— Start —

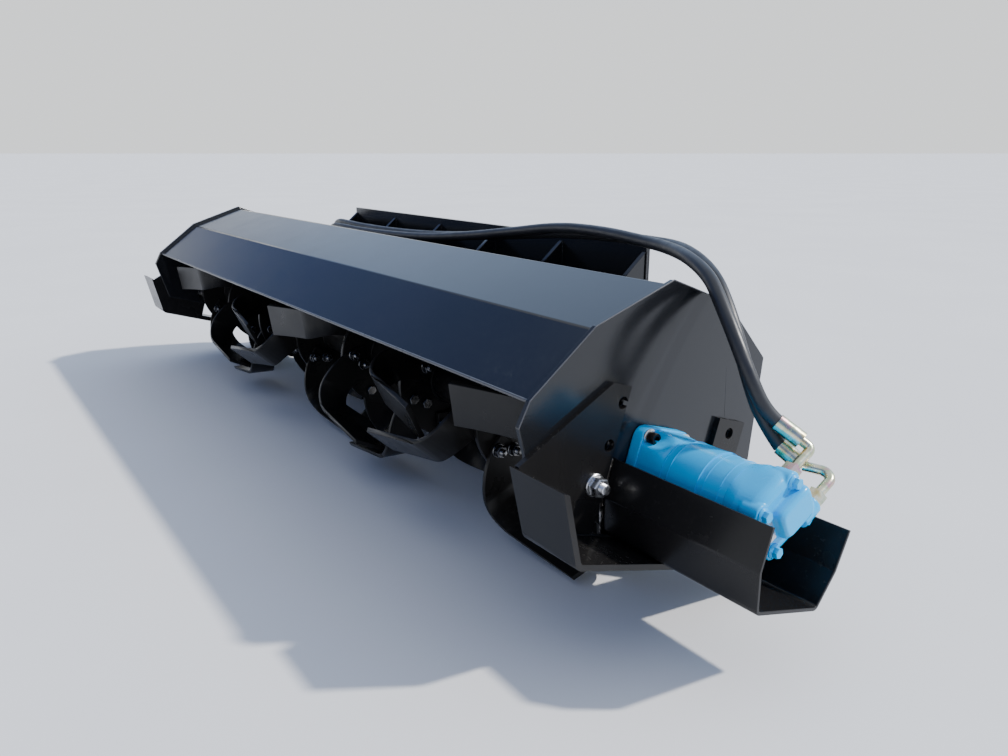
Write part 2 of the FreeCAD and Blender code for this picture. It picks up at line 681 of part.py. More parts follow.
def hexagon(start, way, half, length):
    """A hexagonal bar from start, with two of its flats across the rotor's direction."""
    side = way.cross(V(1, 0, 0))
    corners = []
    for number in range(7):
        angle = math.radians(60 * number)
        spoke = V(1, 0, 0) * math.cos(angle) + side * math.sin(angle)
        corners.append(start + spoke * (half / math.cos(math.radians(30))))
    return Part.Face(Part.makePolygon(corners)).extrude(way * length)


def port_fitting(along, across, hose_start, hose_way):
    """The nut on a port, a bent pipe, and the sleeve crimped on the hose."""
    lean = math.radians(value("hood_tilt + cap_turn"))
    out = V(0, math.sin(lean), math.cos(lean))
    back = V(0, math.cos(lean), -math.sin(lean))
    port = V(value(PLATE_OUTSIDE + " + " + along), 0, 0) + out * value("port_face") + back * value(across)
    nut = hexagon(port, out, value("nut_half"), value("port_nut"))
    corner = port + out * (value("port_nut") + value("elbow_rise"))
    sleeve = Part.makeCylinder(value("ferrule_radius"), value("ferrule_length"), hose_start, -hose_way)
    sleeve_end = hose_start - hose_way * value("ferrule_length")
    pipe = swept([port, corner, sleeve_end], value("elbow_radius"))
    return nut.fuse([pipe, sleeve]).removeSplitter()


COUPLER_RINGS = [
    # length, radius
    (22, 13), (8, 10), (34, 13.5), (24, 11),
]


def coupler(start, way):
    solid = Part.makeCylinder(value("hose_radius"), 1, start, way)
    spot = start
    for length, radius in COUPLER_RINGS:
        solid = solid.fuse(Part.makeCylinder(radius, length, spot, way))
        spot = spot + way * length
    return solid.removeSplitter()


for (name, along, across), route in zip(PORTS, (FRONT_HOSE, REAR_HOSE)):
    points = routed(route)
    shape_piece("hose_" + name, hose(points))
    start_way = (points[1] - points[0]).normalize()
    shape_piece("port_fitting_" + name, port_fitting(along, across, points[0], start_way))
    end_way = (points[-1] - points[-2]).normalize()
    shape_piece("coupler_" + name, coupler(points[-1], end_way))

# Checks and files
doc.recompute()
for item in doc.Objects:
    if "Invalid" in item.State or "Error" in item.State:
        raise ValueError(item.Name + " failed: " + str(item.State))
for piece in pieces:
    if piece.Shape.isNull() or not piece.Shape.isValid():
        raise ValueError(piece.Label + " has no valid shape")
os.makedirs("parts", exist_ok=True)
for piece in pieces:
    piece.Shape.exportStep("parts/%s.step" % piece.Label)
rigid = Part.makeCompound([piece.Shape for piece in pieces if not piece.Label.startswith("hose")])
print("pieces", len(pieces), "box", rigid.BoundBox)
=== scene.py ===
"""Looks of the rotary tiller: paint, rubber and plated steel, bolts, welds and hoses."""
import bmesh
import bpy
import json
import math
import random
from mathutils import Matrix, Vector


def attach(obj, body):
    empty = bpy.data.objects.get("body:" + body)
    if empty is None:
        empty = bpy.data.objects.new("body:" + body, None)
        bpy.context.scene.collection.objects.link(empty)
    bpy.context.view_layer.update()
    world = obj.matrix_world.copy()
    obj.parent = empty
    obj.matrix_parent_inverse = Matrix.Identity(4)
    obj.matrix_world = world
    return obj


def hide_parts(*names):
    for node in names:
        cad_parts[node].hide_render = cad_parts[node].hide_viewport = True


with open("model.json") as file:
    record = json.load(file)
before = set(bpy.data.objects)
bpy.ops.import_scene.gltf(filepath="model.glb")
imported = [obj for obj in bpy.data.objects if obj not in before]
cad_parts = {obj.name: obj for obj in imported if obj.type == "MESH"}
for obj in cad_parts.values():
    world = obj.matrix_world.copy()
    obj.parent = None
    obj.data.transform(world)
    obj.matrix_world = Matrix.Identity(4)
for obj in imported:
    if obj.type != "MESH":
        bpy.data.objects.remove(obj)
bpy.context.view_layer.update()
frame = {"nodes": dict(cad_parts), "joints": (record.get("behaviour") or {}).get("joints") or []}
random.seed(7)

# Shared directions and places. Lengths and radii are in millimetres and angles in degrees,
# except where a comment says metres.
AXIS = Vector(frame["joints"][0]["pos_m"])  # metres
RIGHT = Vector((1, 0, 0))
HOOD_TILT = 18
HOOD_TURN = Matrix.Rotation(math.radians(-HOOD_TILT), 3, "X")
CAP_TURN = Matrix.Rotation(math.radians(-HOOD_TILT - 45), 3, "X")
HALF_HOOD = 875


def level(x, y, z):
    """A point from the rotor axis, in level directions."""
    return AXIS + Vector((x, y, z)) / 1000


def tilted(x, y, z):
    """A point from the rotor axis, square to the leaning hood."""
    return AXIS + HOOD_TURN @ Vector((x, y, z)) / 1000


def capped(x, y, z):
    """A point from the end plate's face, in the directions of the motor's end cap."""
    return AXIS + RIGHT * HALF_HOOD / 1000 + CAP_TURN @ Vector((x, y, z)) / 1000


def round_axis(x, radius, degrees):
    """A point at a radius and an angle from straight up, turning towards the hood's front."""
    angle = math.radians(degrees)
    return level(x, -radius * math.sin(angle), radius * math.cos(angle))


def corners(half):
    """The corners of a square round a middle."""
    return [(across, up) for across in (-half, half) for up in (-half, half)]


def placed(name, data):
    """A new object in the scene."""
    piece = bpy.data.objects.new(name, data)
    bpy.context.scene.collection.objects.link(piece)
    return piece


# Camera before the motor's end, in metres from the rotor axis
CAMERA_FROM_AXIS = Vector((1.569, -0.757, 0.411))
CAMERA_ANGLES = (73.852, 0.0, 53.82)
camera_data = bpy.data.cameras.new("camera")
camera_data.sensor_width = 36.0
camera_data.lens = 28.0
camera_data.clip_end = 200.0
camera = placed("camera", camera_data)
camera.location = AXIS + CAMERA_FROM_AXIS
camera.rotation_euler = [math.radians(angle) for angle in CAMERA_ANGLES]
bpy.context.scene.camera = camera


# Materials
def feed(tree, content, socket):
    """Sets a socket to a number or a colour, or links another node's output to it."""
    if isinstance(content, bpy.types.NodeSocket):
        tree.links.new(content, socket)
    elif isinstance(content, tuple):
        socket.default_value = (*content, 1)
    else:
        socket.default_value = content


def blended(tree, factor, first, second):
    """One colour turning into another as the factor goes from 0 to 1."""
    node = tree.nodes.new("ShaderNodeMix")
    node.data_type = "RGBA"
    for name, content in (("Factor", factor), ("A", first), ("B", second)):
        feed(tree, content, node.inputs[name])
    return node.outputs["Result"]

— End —

### WRITTEN EXERCISE:
Extract exactly the leading lines of the data, stopping at and including the line with "return Part.Face(Part.makePolygon(corners)).extrude(way *".

### SOLUTION FOR THIS TASK:
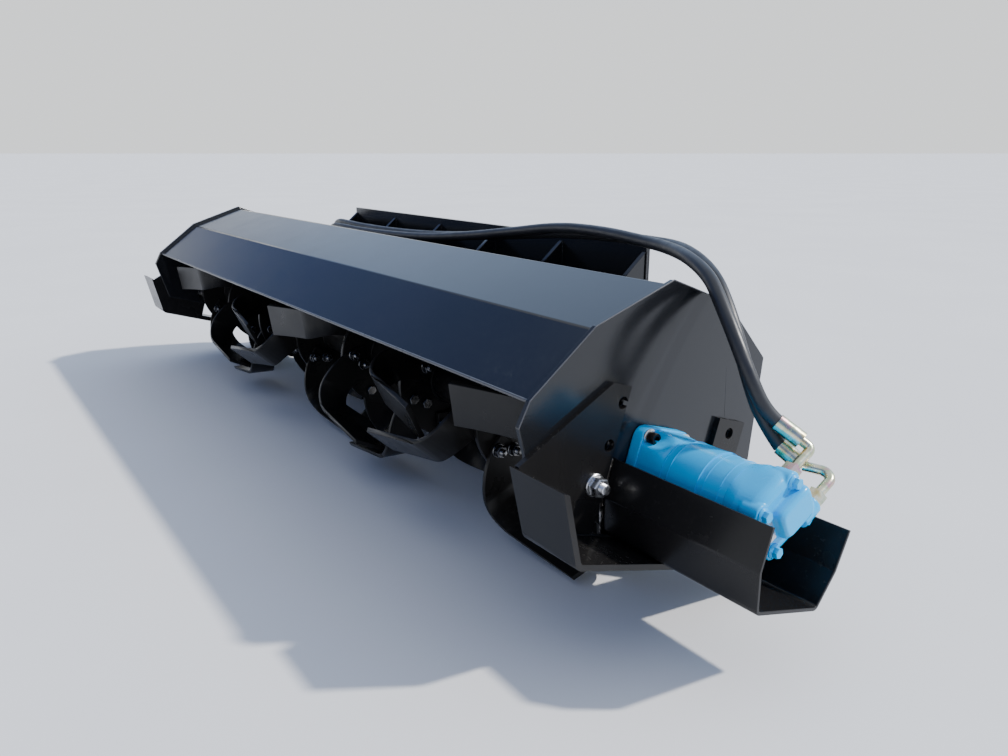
Write part 2 of the FreeCAD and Blender code for this picture. It picks up at line 681 of part.py. More parts follow.
def hexagon(start, way, half, length):
    """A hexagonal bar from start, with two of its flats across the rotor's direction."""
    side = way.cross(V(1, 0, 0))
    corners = []
    for number in range(7):
        angle = math.radians(60 * number)
        spoke = V(1, 0, 0) * math.cos(angle) + side * math.sin(angle)
        corners.append(start + spoke * (half / math.cos(math.radians(30))))
    return Part.Face(Part.makePolygon(corners)).extrude(way * length)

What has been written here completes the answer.